Lucas 12.49-56 nos apresenta um Cristo estranho e que talvez contrarie os pensamentos cristológicos da Reforma do Séc. XVI. O Jesus Cristo crucificado enquanto revelação do rosto amoroso e misericordioso de Deus daria lugar ao Cristo de Constantino, Carlos Magno e tantos outros que abusaram do seu nome para causar conflitos na História da Igreja. Quando o arquétipo do Cristo misericordioso é trocado pelo arquétipo do Cristo dos poderosos, “acima de tudo e de todos”, acabam-se de vez as distinções de Lei e Evangelho, pois o primeiro uso da Lei acaba sendo transformado no próprio evangelho: a salvação passa a vir dos “messias políticos” (sejam quais forem) e não do Cristo da cruz. Essa mutilação do Evangelho dá justificativa e base ao armamento, à guerra, enfim, à própria banalização da morte.
Portanto, qual é o Cristo de Lucas? Qual a condutância entre o Cristo dos pobres e marginalizados – como Lucas o apresenta em todo o seu Evangelho – com o Cristo do fogo e da espada? Qual a relação entre o Cristo enquanto Príncipe da Paz com esse Cristo aparentemente destruidor da paz?

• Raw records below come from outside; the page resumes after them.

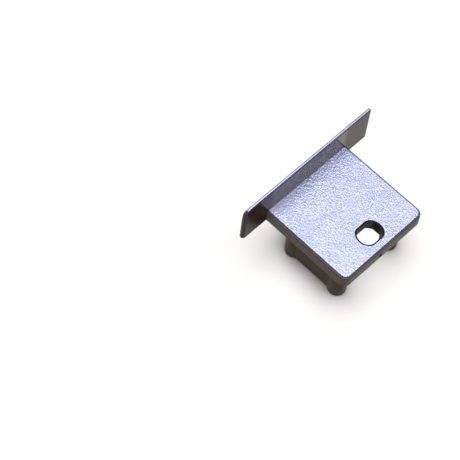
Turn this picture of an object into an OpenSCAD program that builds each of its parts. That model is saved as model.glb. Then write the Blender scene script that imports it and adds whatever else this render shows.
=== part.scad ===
// Profile end cap, moulded in one piece.
// A plate closes the end of a recessed strip profile. The flange along one of its edges covers the
// profile's own flanges and stands up past the plate as a tapering lip. A three-sided wall with a
// round post at each corner goes into the profile, and a cable leaves through the hole.
//
// Millimetres, +Z up. The cap stands on its four post ends, at Z = 0. X runs along the flange,
// +Y points to the flange's trim face, and the origin is the middle of the footprint.

/* [Plate] */
// Width of the plate, along the flange
plate_w = 16; // [14:0.1:24]
// Length of the plate, from the flange's inner face to the far edge
plate_l = 15; // [13:0.1:24]
// Thickness of the plate
plate_t = 2.2; // [1.2:0.1:3]
// Corner radius at the plate's two far corners
plate_corner_r = 1.2; // [0.4:0.1:2]
// Radius of the soft edge round the outer face
plate_edge_r = 0.4; // [0.1:0.05:0.5]

/* [Flange] */
// How far the flange runs past each side of the plate
flange_overhang = 4.6; // [3.5:0.1:8]
// Thickness of the flange at the plate's inner face
flange_t = 1.45; // [1.1:0.05:2.5]
// Thickness the taper would reach at the rim, before the rim is rounded
rim_t = 0.45; // [0.3:0.05:0.8]
// Height of the lip above the plate's outer face
lip_rise = 4.85; // [2:0.05:8]
// Radius of the curve that draws the trim face in towards each end
flange_crown_r = 5; // [3:0.1:8]
// Radius of the nose at each end of the flange, seen from above
flange_nose_r = 0.45; // [0.2:0.05:0.5]
// Radius of the lip's two upper corners, seen from the trim side
rim_corner_r = 0.9; // [0.3:0.1:1.5]

/* [Wall] */
// Height of the wall on the plate's inner face
wall_h = 6.5; // [3:0.1:12]
// Thickness of the wall at its free edge
wall_t = 1.08; // [0.8:0.02:1.4]
// Distance from the flange's inner face to the wall's outer face, at the free edge
wall_setback = 1.8; // [0.8:0.05:2.5]
// Outer corner radius of the wall at the flange side
wall_corner_r = 2; // [1.8:0.1:3]
// Draft of the wall's outer face: how much further out its foot is
wall_flare_out = 0.3; // [0:0.02:0.4]
// Draft of the wall's inner face: how much further in its foot is
wall_flare_in = 0.15; // [0:0.01:0.2]

/* [Posts] */
// How far the posts stand past the wall's free edge
post_stand = 0.3; // [0.1:0.05:1]
// Diameter of a post at its end
post_d = 2.7; // [2.4:0.05:3.2]
// Draft of a post: how much wider its foot is
post_flare = 0.4; // [0:0.02:0.5]
// Distance from the plate's side to the centres of the posts
post_side = 2.67; // [2.4:0.01:3.2]
// Distance from the plate's far edge to the centres of the far posts
post_edge = 2.9; // [2.4:0.05:4]
// Distance from the flange side's wall to the centres of the near posts, from its inner face
post_back = 0.87; // [0.4:0.01:1.4]
// How far a post's end bulges out of the side wall
post_proud = 0.4; // [0.1:0.02:0.6]
// Diameter of the shallow ejector mark in each post end
eject_d = 2.2; // [1.6:0.1:2.3]
// Depth of the ejector marks
eject_depth = 0.05; // [0.02:0.01:0.2]

/* [Cable hole] */
// Diameter of the hole's round stretches at the outer face
hole_d = 4; // [3:0.05:5]
// Draft of the round stretches: how much narrower they are at the inner face
hole_draft = 0.06; // [0.02:0.02:0.2]
// Distance between the hole's two flats
hole_flats = 3.24; // [2.4:0.02:3.5]
// Width of the plate left between the hole and the far edge
hole_land = 1; // [0.8:0.05:3]
// Depth of the round recess in the inner face
recess_depth = 0.6; // [0.2:0.05:1]
// How far the recess is wider than the hole at the outer face, all round
recess_step = 0.03; // [0.01:0.01:0.2]

/* [Moulding marks] */
// Middle diameter of the ring groove in the inner face
ring_d = 3.86; // [2:0.02:4]
// Width of the ring groove
ring_w = 0.24; // [0.1:0.02:0.4]
// Depth of the ring groove
ring_depth = 0.12; // [0.05:0.01:0.3]
// Distance of the ring's centre from the middle of the plate, towards -X
ring_side = 2.32; // [1:0.02:2.5]
// Distance of the ring's centre from the hole's centre, towards the flange
ring_back = 3.9; // [3.5:0.05:5]
// Width of the gate scar on the far edge
gate_w = 1.3; // [0.6:0.1:2]
// Height of the gate scar, up from the inner face
gate_h = 0.45; // [0.2:0.05:0.8]
// Depth of the gate scar
gate_depth = 0.12; // [0.05:0.01:0.3]

/* [Hidden] */
$fn = 96;

// How far one form runs into the next, so that they join
weld = 0.2;
// How far a cutter runs past the face that it cuts
past = 0.5;

// Heights
post_h = wall_h + post_stand;
inner_z = post_h;
outer_z = inner_z + plate_t;
lip_h = plate_t + lip_rise;

// Places on the plate, with Y = 0 at the flange's inner face
side_x = plate_w / 2;
flange_x = side_x + flange_overhang;
post_x = side_x - post_side;
near_post_y = -(wall_setback + wall_t + post_back);
far_post_y = -(plate_l - post_edge);
wall_x = post_x + post_d / 2 - post_proud;
hole_y = -(plate_l - hole_land - hole_d / 2);
ring_y = hole_y + ring_back;
recess_d = hole_d + 2 * recess_step;
middle_y = (plate_l - flange_t) / 2;

// The trim face leans in by this angle, and the round rim touches it and the inner face
trim_slope = (flange_t - rim_t) / lip_h;
trim_lean = atan(trim_slope);
rim_r = rim_t / (1 + 1 / cos(trim_lean) - trim_slope);

// Centres of the crown arc and the nose arc, and the direction in which the two arcs meet
nose_x = flange_x - flange_nose_r;
crown_y = flange_t - flange_crown_r;
crown_x = nose_x - sqrt(pow(flange_crown_r - flange_nose_r, 2) - pow(flange_nose_r - crown_y, 2));
meet_angle = atan2(flange_nose_r - crown_y, nose_x - crown_x);

// Rectangle between two corners
module span(x1, y1, x2, y2) {
    translate([x1, y1]) square([x2 - x1, y2 - y1]);
}

// Both halves of a form that is drawn on the +X side
module both_sides() {
    children();
    mirror([1, 0, 0]) children();
}

// Outline of the plate, which runs a little way into the flange
module plate_outline() {
    corner_y = plate_corner_r - plate_l;
    span(-side_x, corner_y, side_x, weld);
    span(plate_corner_r - side_x, -plate_l, side_x - plate_corner_r, corner_y);
    both_sides() translate([side_x - plate_corner_r, corner_y]) circle(plate_corner_r);
}

// Section of what is cut away along an edge to leave it round; the edge is at the origin
module edge_section() {
    difference() {
        span(-plate_edge_r, -plate_edge_r, past, past);
        translate([-plate_edge_r, -plate_edge_r]) circle(plate_edge_r);
    }
}

// The cutter for the outer face's edge: two sides, the far edge and the two corners
module outer_edge_cut() {
    straight_l = plate_l - plate_corner_r;
    translate([0, 0, outer_z]) {
        both_sides() {
            translate([side_x, 0, 0]) rotate([90, 0, 0]) linear_extrude(straight_l) edge_section();
            translate([side_x - plate_corner_r, -straight_l, 0])
                rotate([0, 0, -90])
                    rotate_extrude(angle = 90) translate([plate_corner_r, 0]) edge_section();
        }
        translate([plate_corner_r - side_x, -plate_l, 0])
            rotate([90, 0, 90])
                linear_extrude(plate_w - 2 * plate_corner_r) mirror([1, 0]) edge_section();
    }
}

// The plate with its soft outer edge
module plate() {
    difference() {
        translate([0, 0, inner_z]) linear_extrude(plate_t) plate_outline();
        outer_edge_cut();
    }
}

// Flange seen from above: straight inside, and drawn in to a blunt nose at each end
module flange_plan() {
    meet = [crown_x + flange_crown_r * cos(meet_angle), crown_y + flange_crown_r * sin(meet_angle)];
    both_sides() {
        polygon([[0, 0], [nose_x, 0], [nose_x, flange_nose_r], meet, [crown_x, flange_t], [0, flange_t]]);
        translate([nose_x, flange_nose_r]) circle(flange_nose_r);
        intersection() {
            translate([crown_x, crown_y]) circle(flange_crown_r);
            polygon([
                [crown_x, crown_y],
                [crown_x + 2 * flange_crown_r * cos(meet_angle), crown_y + 2 * flange_crown_r * sin(meet_angle)],
                [crown_x, crown_y + 2 * flange_crown_r]
            ]);
        }
    }
}

// Flange in section: upright inside, leaning in on the trim side, with a round rim
module flange_section() {
    rim_z = lip_h - rim_r;
    polygon([
        [0, 0],
        [flange_t, 0],
        [rim_r + rim_r * cos(trim_lean), rim_z + rim_r * sin(trim_lean)],
        [rim_r, rim_z],
        [0, rim_z]
    ]);
    translate([rim_r, rim_z]) circle(rim_r);
}

// Flange seen from the trim side: a bar with two round upper corners
module flange_front() {
    span(-flange_x, 0, flange_x, lip_h - rim_corner_r);
    span(rim_corner_r - flange_x, 0, flange_x - rim_corner_r, lip_h);
    both_sides() translate([flange_x - rim_corner_r, lip_h - rim_corner_r]) circle(rim_corner_r);
}

// The flange is what its three views have in common
module flange() {
    translate([0, 0, inner_z])
        intersection() {
            linear_extrude(lip_h) flange_plan();
            translate([-flange_x - past, 0, 0])
                rotate([90, 0, 90]) linear_extrude(2 * (flange_x + past)) flange_section();
            translate([0, flange_t + past, 0])
                rotate([90, 0, 0]) linear_extrude(flange_t + 2 * past) flange_front();
        }
}

// Section of the wall, with draft on both faces; X = 0 is the outer face at the free edge
module wall_section() {
    polygon([
        [-wall_t, post_stand],
        [0, post_stand],
        [wall_flare_out, inner_z],
        [wall_flare_out, inner_z + weld],
        [-wall_t - wall_flare_in, inner_z + weld],
        [-wall_t - wall_flare_in, inner_z]
    ]);
}

// The wall: along the flange, round two corners and down both sides to the far posts
module wall() {
    turn_x = wall_x - wall_corner_r;
    turn_y = -(wall_setback + wall_corner_r);
    both_sides() {
        translate([wall_x, turn_y, 0])
            rotate([90, 0, 0]) linear_extrude(turn_y - far_post_y) wall_section();
        translate([turn_x, turn_y, 0])
            rotate_extrude(angle = 90) translate([wall_corner_r, 0]) wall_section();
    }
    translate([-turn_x, -wall_setback, 0])
        rotate([90, 0, 90]) linear_extrude(2 * turn_x) wall_section();
}

// One post, standing on its end, with the ejector's shallow round mark in it
module post() {
    difference() {
        union() {
            cylinder(h = post_h, d1 = post_d, d2 = post_d + post_flare);
            translate([0, 0, post_h]) cylinder(h = weld, d = post_d + post_flare);
        }
        translate([0, 0, -past]) cylinder(h = past + eject_depth, d = eject_d);
    }
}

module posts() {
    both_sides() {
        translate([post_x, near_post_y, 0]) post();
        translate([post_x, far_post_y, 0]) post();
    }
}

// The cable hole: round with two flats, through the plate, and a little wider towards the outer face
module cable_hole_cut() {
    cut_h = plate_t + 2 * past;
    draft_past = hole_draft * past / plate_t;
    translate([0, hole_y, inner_z + plate_t / 2])
        intersection() {
            cylinder(h = cut_h, d1 = hole_d - hole_draft - draft_past, d2 = hole_d + draft_past, center = true);
            cube([hole_d + past, hole_flats, cut_h], center = true);
        }
}

// The hole's inner mouth is fully round for the depth of a shallow recess
module recess_cut() {
    translate([0, hole_y, inner_z - past]) cylinder(h = past + recess_depth, d = recess_d);
}

// Ring groove that the mould's insert left in the inner face
module ring_cut() {
    translate([-ring_side, ring_y, inner_z - past])
        difference() {
            cylinder(h = past + ring_depth, d = ring_d + ring_w);
            translate([0, 0, -past]) cylinder(h = 3 * past, d = ring_d - ring_w);
        }
}

// Scar where the gate was broken off the far edge
module gate_cut() {
    translate([-gate_w / 2, -plate_l - past, inner_z - past])
        cube([gate_w, past + gate_depth, past + gate_h]);
}

module end_cap() {
    color([0.64, 0.65, 0.71])
        translate([0, middle_y, 0])
            difference() {
                union() {
                    plate();
                    flange();
                    wall();
                    posts();
                }
                cable_hole_cut();
                recess_cut();
                ring_cut();
                gate_cut();
            }
}

end_cap();
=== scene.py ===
# %% [markdown]
# # A moulded end cap for a recessed strip profile
# The cap is one piece of satin silver-grey plastic, 25 mm wide. A plate closes the end of the
# profile, and a cable leaves through the hole in it. A flange along one edge covers the profile's
# own flanges and stands up past the plate as a tapering lip. Under the plate, a three-sided wall
# with a round post at each corner plugs into the profile.
#
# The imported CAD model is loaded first. It fixes the frame: metres, +X along the flange, +Y towards
# the flange's trim face, +Z from the post ends up to the lip.

# %% Load the frame
import math

import bmesh
import bpy
from mathutils import Matrix, Vector


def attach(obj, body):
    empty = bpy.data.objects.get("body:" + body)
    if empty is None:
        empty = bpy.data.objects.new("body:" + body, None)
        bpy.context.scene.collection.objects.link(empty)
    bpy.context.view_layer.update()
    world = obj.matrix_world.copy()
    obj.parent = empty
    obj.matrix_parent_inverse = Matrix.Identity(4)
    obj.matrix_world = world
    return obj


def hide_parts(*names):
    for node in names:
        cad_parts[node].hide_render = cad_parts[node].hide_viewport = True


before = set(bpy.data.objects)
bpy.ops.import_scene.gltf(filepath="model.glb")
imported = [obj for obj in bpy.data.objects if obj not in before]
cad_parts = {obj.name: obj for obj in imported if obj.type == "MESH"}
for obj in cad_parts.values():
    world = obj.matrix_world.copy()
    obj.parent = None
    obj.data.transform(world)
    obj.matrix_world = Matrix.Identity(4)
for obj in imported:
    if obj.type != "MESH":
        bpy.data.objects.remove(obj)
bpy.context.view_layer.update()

MM = 0.001

# %% [markdown]
# ## Camera
# The photograph was taken from well above and a little to the left, with a long lens: parallel
# edges hardly draw together. A camera could be pointed at the cap and nudged until the view fits.
# Here its place and turn were worked out from points that can be told apart on the cap, so they are
# given as numbers, as a place and three directions.

# %% Camera
CAMERA_PLACE = (-0.120056, -0.075645, 0.242543)
CAMERA_RIGHT = (0.7053327, -0.70567604, 0.06728385)
CAMERA_UP = (0.58963772, 0.63672812, 0.49689502)
CAMERA_AHEAD = (0.39348842, 0.31080321, -0.86519837)
LENS_MM = 153.907
SENSOR_MM = 36
CLIP_START = 0.01
CLIP_END = 10


def add_camera():
    """A camera from its place and its three directions. It looks along its own -Z."""
    data = bpy.data.cameras.new("photo_camera")
    data.sensor_fit = "HORIZONTAL"
    data.sensor_width = SENSOR_MM
    data.lens = LENS_MM
    data.clip_start = CLIP_START
    data.clip_end = CLIP_END
    camera = bpy.data.objects.new("photo_camera", data)
    bpy.context.scene.collection.objects.link(camera)
    back = [-value for value in CAMERA_AHEAD]
    turn = Matrix((CAMERA_RIGHT, CAMERA_UP, back)).transposed().to_4x4()
    camera.matrix_world = Matrix.Translation(CAMERA_PLACE) @ turn
    bpy.context.scene.camera = camera
    return camera


camera = add_camera()
print("camera distance, mm:", round(camera.location.length / MM, 1))

# %% [markdown]
# ## Selecting in code
# Blender's edit tools act on whatever is selected, and the CAD nodes come in selected. So each step
# first selects one object alone, and then its edges or faces by where they are. The tools also have
# tolerances of about a tenth of a millimetre, which is as large as this cap's details. The mesh is
# therefore built with one unit for one millimetre, and brought down to metres at the end.

# %% Helpers for selecting
SNAP = 0.00001
TOUCH = 0.001
FLAT = 0.99


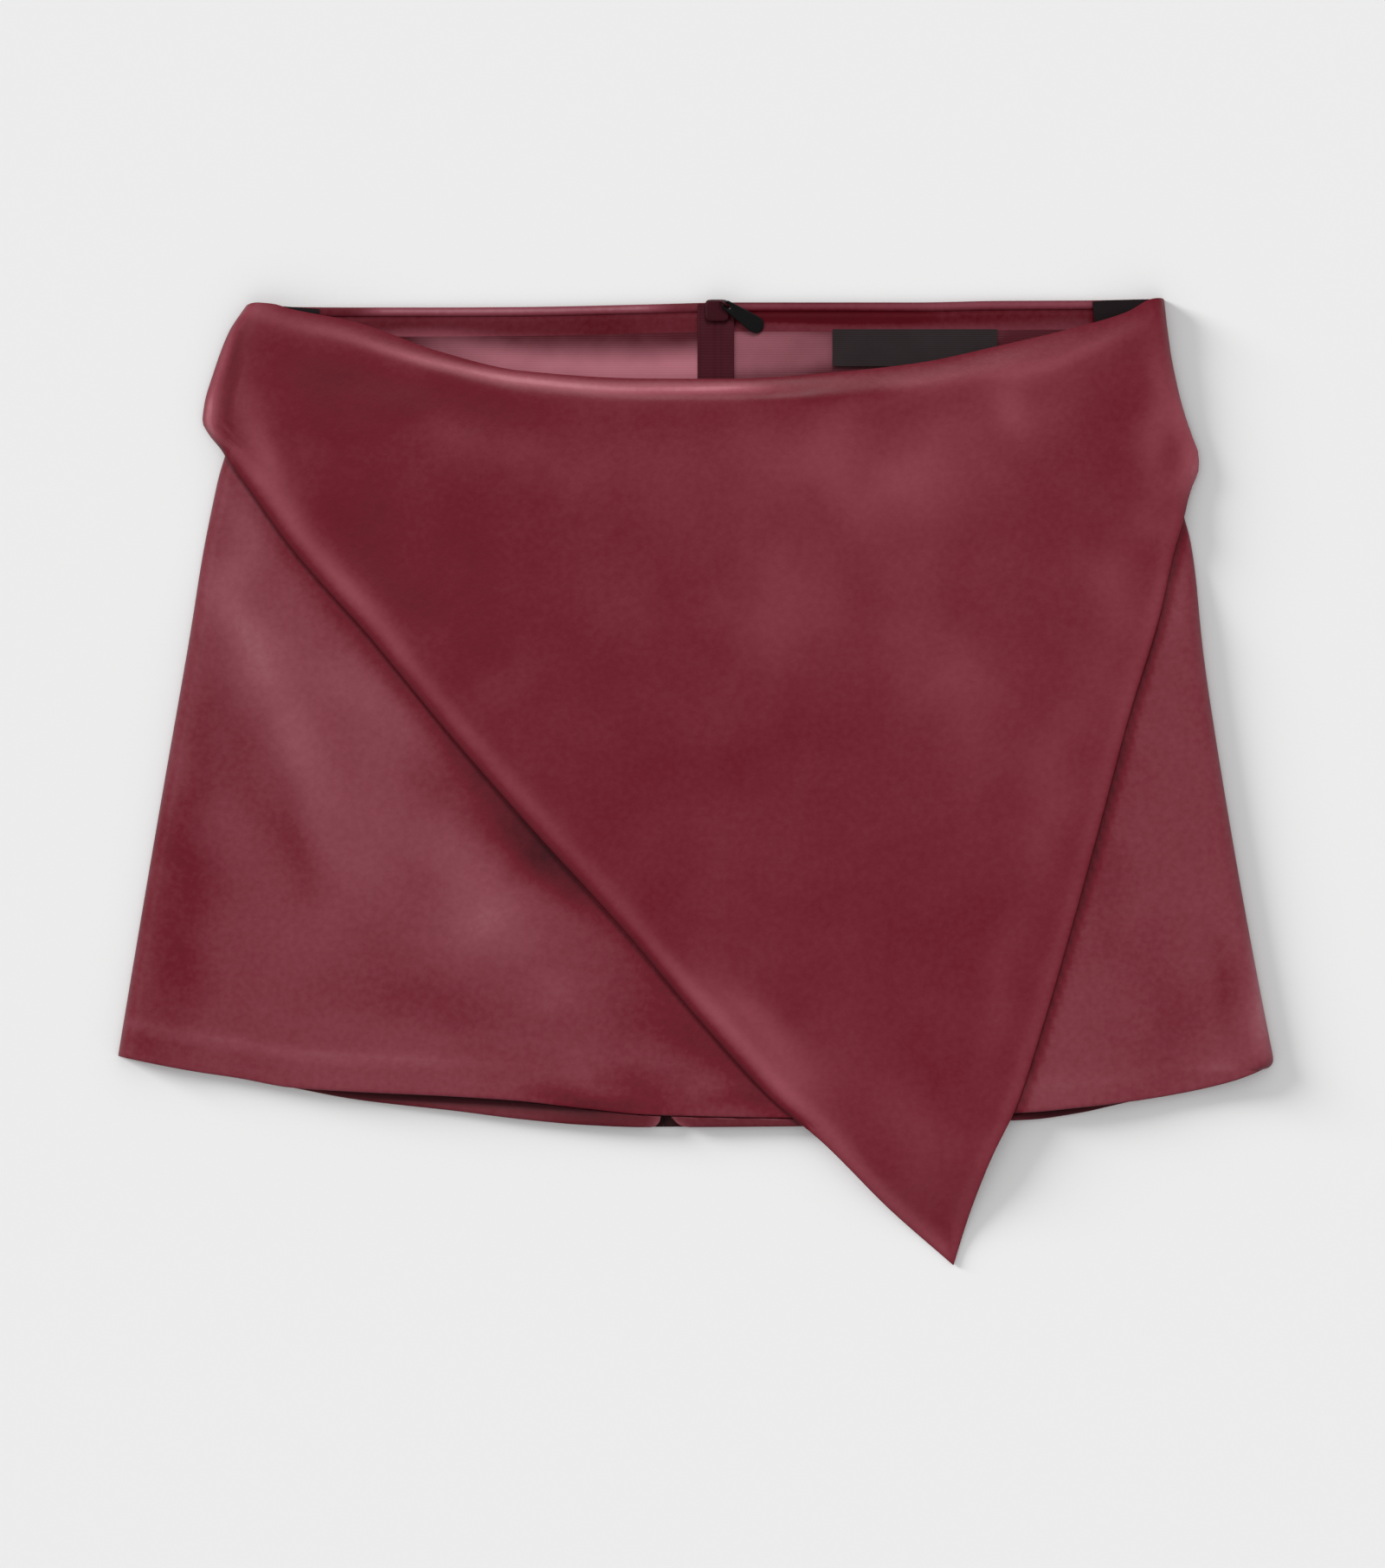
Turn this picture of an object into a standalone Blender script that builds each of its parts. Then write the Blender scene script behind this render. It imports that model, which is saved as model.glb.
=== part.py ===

Talvez, tenhamos que olhar além, olhar para os “valores” do Reino de Deus. Quais “valores”? Refiro-me a aqueles que estão registrados em Mateus 5.3-10: Destaco o v. 6, que diz: “Bem-aventurados os que têm fome e sede de justiça, porque serão saciados”. Também o v. 9: “Bem-aventurados os pacificadores, porque serão chamados filhos de Deus”. Os “valores” citados no Sermão do Monte de Mateus (ou da Planície de Lucas) são um estrondo terrível nos ouvidos de quem almeja o poder a todo custo, de quem confunde Lei e Evangelho e de quem não quer deixar Deus ser Deus para que sejamos seres humanos. O Deus da cruz confunde e enlouquece as potências, as hierarquias e as forças do mundo imanente. Como diria o filósofo italiano contemporâneo Gianni Vattimo,
É possível evidenciarmos, através de uma leitura radical da encarnação como kénosis, que o enfraquecimento do ser é um dos possíveis sentidos, senão o sentido absoluto, da mensagem cristã que fala de um Deus que se encarna, se rebaixa e confunde todas as potências deste mundo...1
Parece ser impossível que tais bem-aventuranças e o Evangelho possam trazer divisão à terra. É loucura pensar que a mensagem da paz possa trazer divisão. Então, vieram à minha mente alguns nomes que tiveram fome e sede por justiça e que, tal qual Abel, seus sangues ainda hoje clamam da terra por justiça: lembrei-me de Dietrich Bonhoeffer, Martin Luther King Jr., Dorathy Stang, Doraci Edinger; lembrei-me também de Bruno e Dom.
De quantos outros poderíamos lembrar? Quantos outros, lutando pela vida, foram mortos? “Em um mundo de exclusão, quem é contra a exclusão é excluído”2; em um mundo marcado pela morte, quem é a favor da vida em abundância para todas as pessoas, é morto; no mundo dos poderosos não há lugar para os fracos. Esse é o mundo em que vivemos: um mundo cheio de notórias contradições, contrastes e incoerências.
Portanto, ao que me parece, não há contradição entre Lucas 12.49-56 e a cristologia bíblica, dos credos da Igreja Antiga e com a própria cristologia luterana; ao contrário, ao que me parece, as contradições residem justamente no fato de que, por mais que já tenhamos avançado muito tecnologicamente, continuamos atrasados em nossa humanidade: o ser humano já pisou na lua, mas ainda não aprendeu a amar e a pacificar como Jesus. Contudo, lembremos que o avanço que não enxerga o outro é sempre um retrocesso. Assim, a mensagem de Cristo sempre será crítica ao mundo dos poderosos, das injustiças, das desigualdades, assim por diante.
Assim, continua sendo possível que onde a verdadeira mensagem do verdadeiro Cristo bíblico é pregada sem titubear, ali surja conflitos, guerras, enfim, perseguições, tal qual foi aos primeiros cristãos e tal qual continua acontecendo em diversos lugares hoje. Talvez, até mesmo em nossas comunidades – especialmente neste ano!
P. William Felipe Zacarias
Sapiranga/RS, 09 de Agosto de 2022
Comunidade Vida Nova - Paróquia Evangélica de Confissão Luterana Ferrabraz
Sínodo Rio dos Sinos
1 VATTIMO, Gianni. Depois da Cristandade. Rio de Janeiro: Record, 2004. p. 101.